I have found a practical solution to this trap, and it is deliberately imperfect. I give myself permission to test one new element per corporate performance. Not the whole set. Just one thing. A new opening line. A restructured transition. A different emotional register for the closing piece. Something small enough that the overall performance is not endangered, but significant enough that my heart rate increases when I approach that moment in the set.
This single new element keeps me honest. It ensures that no performance is entirely on autopilot. It means that every time I walk on stage, there is at least one moment where I am in uncharted terrain, where the outcome is genuinely uncertain, where the art is real in Teller’s sense.
What I Learned from Failure
The new elements do not always work. Some of them fail. And the failures have taught me things that the successes never could.
I tried a new opening at a conference in Graz that was designed to be more vulnerable than my usual approach. Instead of starting with confidence and authority, I started with a confession — something I had read about in McCabe’s discussion of confession as a scripting tool. The confession was genuine. The delivery was prepared. But the room was large, the audience was distracted by late arrivals, and the quiet, vulnerable opening was swallowed by the ambient noise.
It failed. Not catastrophically — I recovered quickly and the rest of the set went well. But the opening did not land, and I had to adjust on the fly.

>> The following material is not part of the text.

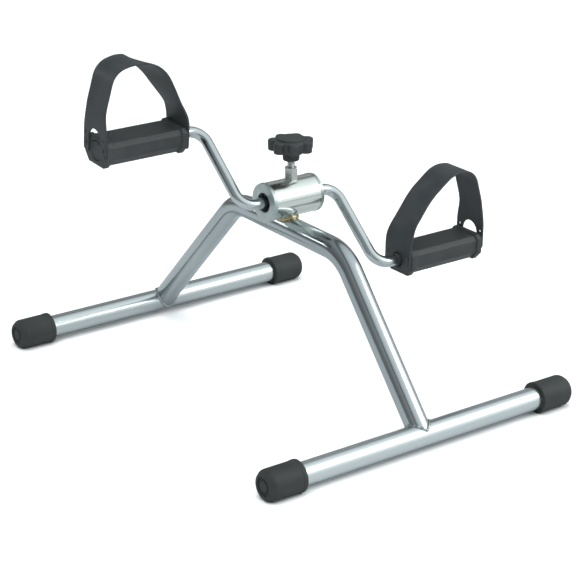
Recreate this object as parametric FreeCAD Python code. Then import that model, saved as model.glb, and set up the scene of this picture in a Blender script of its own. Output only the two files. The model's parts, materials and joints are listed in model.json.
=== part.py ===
import FreeCAD, Part
import math
import os

from FreeCAD import Vector

# Pedal exerciser, millimetres. +X runs along the foot bars and the crank, +Y to the rear bar,
# +Z up. The origin is on the floor, under the middle of the four rubber feet.

# ---- driving dimensions -------------------------------------------------------------------
tube_radius = 12.7            # 1 in round tube: foot bars and main beam
tube_wall = 1.5
weld_gap = 0.05               # welded faces stand this far apart

cap_radius = 17.6             # rubber foot caps, over their end bead
cap_length = 44.0
cap_end_wall = 6.0
bar_axis_z = 16.2             # lower than the cap's radius: leaves a flat under each cap
bar_y = 244.0                 # half the distance between the two bars
bar_end_x = 204.0             # outer face of the caps

beam_apex_y = 85.0            # where the rear leg's line meets the top run
beam_apex_z = 183.2
beam_shoulder_y = -109.3      # where the front leg's line meets the top run
beam_shoulder_z = 178.1
beam_bend = 51.0              # bend radius of the centre line
weld_on_leg = 2.8             # how far a weld bead reaches out from the leg
weld_on_bar = 2.4             # and up from the bar; unequal, as equal radii meet badly
bar_weld_gap = 0.02

hub_y = -11.5
hub_z = 214.9
hub_radius = 21.2             # 42.4 mm tube
hub_wall = 3.0
hub_half = 34.0               # half the hub's length over its end discs
disc_radius = 21.7
disc_thick = 4.0
disc_spigot = 2.0
disc_hole = 11.0
hub_bush_length = 10.0
hub_weld_radius = 10.5

rod_radius = 6.25             # one-piece crank rod
running_gap = 0.05            # radial clearance of a turning fit
crank_throw = 104.6
crank_angle = 41.1            # rear arm above the horizontal, in degrees
arm_x = 62.0                  # the arms' planes, each side of the middle
rod_bend = 17.5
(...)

That failure taught me something I could not have learned from success: the confessional opening requires a quiet room. It requires the audience’s attention to already be focused. It works in intimate settings but not in large conference halls with foot traffic. This is practical knowledge that I would not have gained by playing it safe, and it directly improved my material selection for different venues going forward.
Every failure of a new element is data. Every risk that does not pay off tells you something about the boundaries of your material, your audiences, and yourself. The willingness to fail — not the desire to fail, but the willingness to accept failure as a possible outcome of creative risk — is what separates a performer who grows from a performer who plateaus.
The Hotel Room Test
I have developed a personal test for whether a piece of material passes Teller’s standard. I call it the hotel room test, because that is where I rehearse.

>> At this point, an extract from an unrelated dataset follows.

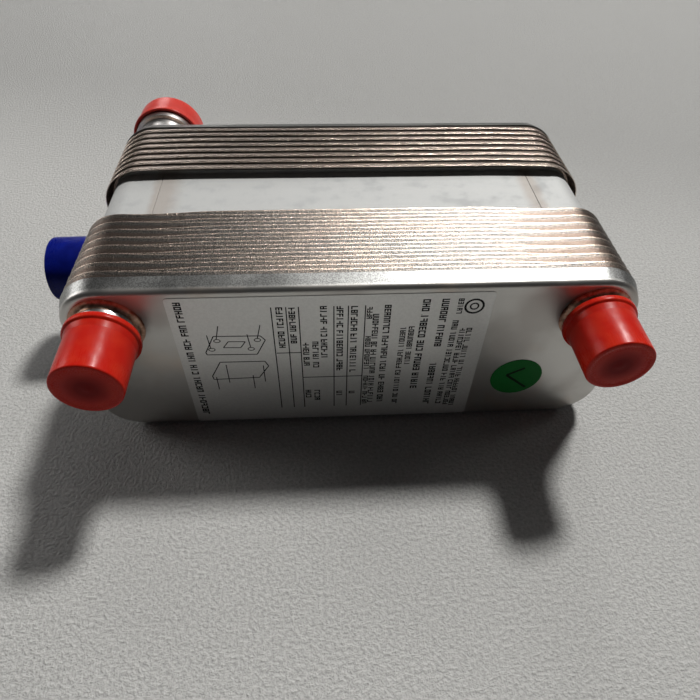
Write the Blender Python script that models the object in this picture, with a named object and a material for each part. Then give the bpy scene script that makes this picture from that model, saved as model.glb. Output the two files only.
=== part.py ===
"""A brazed plate heat exchanger for drying compressed air, in metres, +Z up.

Two packs of nested pressed plates stand on their long edges, one behind the other, with a separator
chamber between them. The front cover faces -Y and carries the two refrigerant ports. The rear cover
carries the two air ports and the mounting studs, and the condensate drain leaves the chamber at -X.
A red or blue cap is pushed on each port and pulls straight off along the port's axis.

Everything is placed in the unit's own frame: X = 0 at the middle of the plates, Y = 0 on the front
cover's face, Z = 0 under the plates. One empty then moves that frame so that the world's origin is at
the bottom centre of the whole unit.
"""

from math import atan2, cos, pi, radians, sin, tan

import bmesh
import bpy
from mathutils import Matrix

MM = 0.001

# plates
PLATE_LENGTH = 206 * MM
PLATE_HEIGHT = 76 * MM
CORNER_RADIUS = 17 * MM
CORNER_STEPS = 4
PLATES_PER_PACK = 16
PLATE_PITCH = 2.35 * MM
PLATE_DEPTH = 6.2 * MM
SHEET = 0.4 * MM
SKIRT_ANGLE = radians(14.5)
PORT_HOLE_RADIUS = 9 * MM
PORT_X = 86 * MM
PORT_HIGH_Z = 59.25 * MM
PORT_LOW_Z = 16.75 * MM

# covers and the plates that close the packs on the chamber's side
COVER_SHEET = 2 * MM
COVER_DEPTH = 6.5 * MM
COVER_BEND = 1.2 * MM
COVER_TO_PLATE = 2.65 * MM
END_PLATE_SHEET = 1.5 * MM
END_PLATE_INSET = 2.6 * MM
TOTAL_DEPTH = 117.9 * MM

# chamber
CHAMBER_INSET = 4 * MM
CHAMBER_WALL = 2 * MM
CHAMBER_SEAM_LEFT = -76.5 * MM
CHAMBER_SEAM_RIGHT = 77 * MM

# ports: radius, bore and reach from the face of the wall that carries them; then either the width of a
# braze ring on that face, or a thinner neck that goes through the wall and ends in a shoulder
REFRIGERANT_PORT = {"radius": 10.5 * MM, "bore": 8.05 * MM, "reach": 21.2 * MM, "braze_ring": 2 * MM}
AIR_PORT = {"radius": 15 * MM, "bore": 12.05 * MM, "reach": 23.7 * MM, "neck": 13.3 * MM, "shoulder": 9.5 * MM}
DRAIN_PORT = {"radius": 13 * MM, "bore": 9.3 * MM, "reach": 24.5 * MM, "neck": 11.3 * MM, "shoulder": 4 * MM}
BRAZE_RING_HEIGHT = 1.3 * MM
DRAIN_Z = 37.5 * MM

# caps: radius at the closed end, at the rim's bead, and where the rim and the closed end lie from the wall
REFRIGERANT_CAP = {"radius": 11.6 * MM, "bead": 13.6 * MM}
AIR_CAP = {"radius": 16.2 * MM, "bead": 16.7 * MM}
DRAIN_CAP = {"radius": 13.9 * MM, "bead": 14.6 * MM}
LEFT_CAP_SPAN = (5.4 * MM, 27.6 * MM)
RIGHT_CAP_SPAN = (3.3 * MM, 24.5 * MM)
AIR_CAP_SPAN = (13 * MM, 27.1 * MM)
DRAIN_CAP_SPAN = (9.7 * MM, 27.7 * MM)
CAP_END_WALL = 1 * MM
CAP_BEAD_LENGTH = 2 * MM
CAP_FIT = 0.15 * MM
CAP_TAPER = 0.25 * MM
ROUND_STEPS = 16

# studs, demister, air transfer tube, label and sticker
STUD_RADIUS = 4 * MM
STUD_LENGTH = 20 * MM
STUD_PLACES = ((-30 * MM, 60 * MM), (-30 * MM, 16 * MM), (62 * MM, 38 * MM))
STUD_CHAMFER = 0.8 * MM
TRANSFER_TUBE = {"radius": 8 * MM, "bore": 7 * MM}
DEMISTER_SIZE = (110 * MM, 30 * MM, 30 * MM)
DEMISTER_CENTRE_Z = 49 * MM
BRACKET_SHEET = 1 * MM
BRACKET_LIP = 8 * MM
LABEL_X = (-64.6 * MM, 47.8 * MM)
LABEL_Z = (2.8 * MM, 71.7 * MM)
LABEL_SHEET = 0.15 * MM
LABEL_CORNER = 1.5 * MM
STICKER_RADIUS = 10.3 * MM
STICKER_X = 65.2 * MM
STICKER_Z = 25.6 * MM
GLUE_GAP = 0.1 * MM
CLEARANCE = 0.3 * MM

# colour, roughness, metallic
FINISHES = {
    "cover_steel": ((0.62, 0.60, 0.58), 0.25, 1.0),
    "plate_steel": ((0.60, 0.47, 0.39), 0.35, 1.0),
    "rear_plate_steel": ((0.50, 0.43, 0.38), 0.35, 1.0),
    "chamber_steel": ((0.55, 0.55, 0.54), 0.50, 1.0),
    "port_steel": ((0.66, 0.64, 0.62), 0.25, 1.0),
    "stud_steel": ((0.55, 0.55, 0.56), 0.35, 1.0),
    "wire_mesh": ((0.45, 0.45, 0.45), 0.60, 1.0),
    "label_film": ((0.72, 0.72, 0.73), 0.40, 0.0),
    "sticker_film": ((0.05, 0.45, 0.16), 0.45, 0.0),
    "red_plastic": ((0.80, 0.05, 0.03), 0.25, 0.0),
    "blue_plastic": ((0.02, 0.07, 0.45), 0.30, 0.0),
}


def clear_scene():
    for obj in list(bpy.data.objects):
        bpy.data.objects.remove(obj)


def make_finish(name):
    colour, roughness, metallic = FINISHES[name]
    material = bpy.data.materials.new(name)
    material.use_nodes = True
    shader = material.node_tree.nodes["Principled BSDF"]
    shader.inputs["Base Color"].default_value = (*colour, 1)
    shader.inputs["Roughness"].default_value = roughness
    shader.inputs["Metallic"].default_value = metallic
    return material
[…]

I stand in the hotel room, late at night, and I run the piece. Not just the technical handling. The complete performance, including the emotional content. If I can run it without feeling anything — without any flutter of anxiety, without any sense of exposure, without any internal resistance — then the piece has become too comfortable. It needs something new.
Usually what it needs is not a new trick or a new method. It needs a new emotional layer. A personal story I have not told before. A moment of vulnerability I have been avoiding. A creative choice that pushes me toward a part of myself that I have not yet shown an audience.
The hotel room becomes a laboratory for emotional risk. I practice not just the technical execution but the experience of being exposed. I rehearse the feeling of vulnerability so that when I encounter it on stage, it is familiar enough to navigate but still alive enough to fuel the performance.
This is a strange kind of practice. You are not practicing to eliminate nervousness. You are practicing to channel it. To make the pounding heart a source of energy rather than a source of paralysis.
Kleon’s Creative Seasons
Austin Kleon writes about creativity having seasons — periods of growth and periods of dormancy. I think the pounding heart test is how you know which season you are in.
When your heart pounds during creative work, you are in a season of growth. You are pushing into new territory. You are discovering something about yourself and your art that you did not know before.
When your heart is calm during creative work, you may be in a season of refinement — polishing existing material, deepening existing skills. This is valuable work. It is not less important than growth work. But if the calm lasts too long — if months go by without a single moment of creative anxiety — then the season of refinement has become a season of stagnation.
I have learned to track my creative seasons by tracking my anxiety. When I notice that I have been comfortable for too long, I deliberately introduce a new challenge. A new piece. A new audience type. A new performance context. Something that restores the pounding heart and with it, the vitality of the work.
The Paradox of Mastery
There is a paradox at the core of Teller’s standard that I find endlessly thought-provoking. Mastery is supposed to bring comfort. That is the whole point of practice — to transform the difficult into the effortless, the terrifying into the routine. Mastery is the journey from incompetence to competence to unconscious competence.
But Teller says that unconscious competence is the enemy of real art. That the place where you are most comfortable is the place where your art is most in danger.
I do not think these two ideas actually contradict each other. I think the resolution is temporal. Mastery is the process of making one thing comfortable so that you can move on to the next thing that is uncomfortable. You master a technique so that you can attempt a more challenging one. You master a performance so that you can evolve it into something you have not yet tried.
Mastery is not the destination. It is the platform from which you reach for the next level. And each new level, at the moment you reach for it, makes your heart pound.
The performers who stop reaching — who arrive at a level of mastery and decide it is good enough — are the performers whose work gradually loses its life. They are technically excellent. They are reliably entertaining. But there is a spark missing, and the audience feels it even if they cannot name it.
The performers who keep reaching — who treat mastery as a platform rather than a destination — are the ones whose work stays alive for decades. Penn and Teller have been performing together since the 1970s. Their show is one of the longest-running in Las Vegas. And they are still, by their own account, entering uncharted terrain. Still taking risks. Still finding material that makes their hearts pound.
What I Do Now
My rule now is simple: if my heart is not pounding at least once during every performance, something needs to change. Not the audience. Not the venue. Not the client. The material.
This rule has made my creative life more uncomfortable and my performances more alive. It means I am never fully settled, never fully safe, never performing on pure autopilot. There is always at least one moment in every show where I am in the territory where art lives — the territory where the outcome is genuinely uncertain and the experience is genuinely real.
I do not always succeed in that moment. Sometimes the new element works beautifully. Sometimes it stumbles. Sometimes I learn something that makes the next performance better. Sometimes I learn something that makes me abandon the experiment entirely.
But the pounding heart is always there. And as long as it is there, I know the art is real.
Teller’s standard is not comfortable. It is not meant to be. It is a standard that demands continuous growth, continuous vulnerability, and continuous willingness to enter terrain where failure is possible.
But it is also a standard that produces work worth doing. Work that is alive. Work that matters.
And if the price of that work is a pounding heart, then the heart is a small price to pay.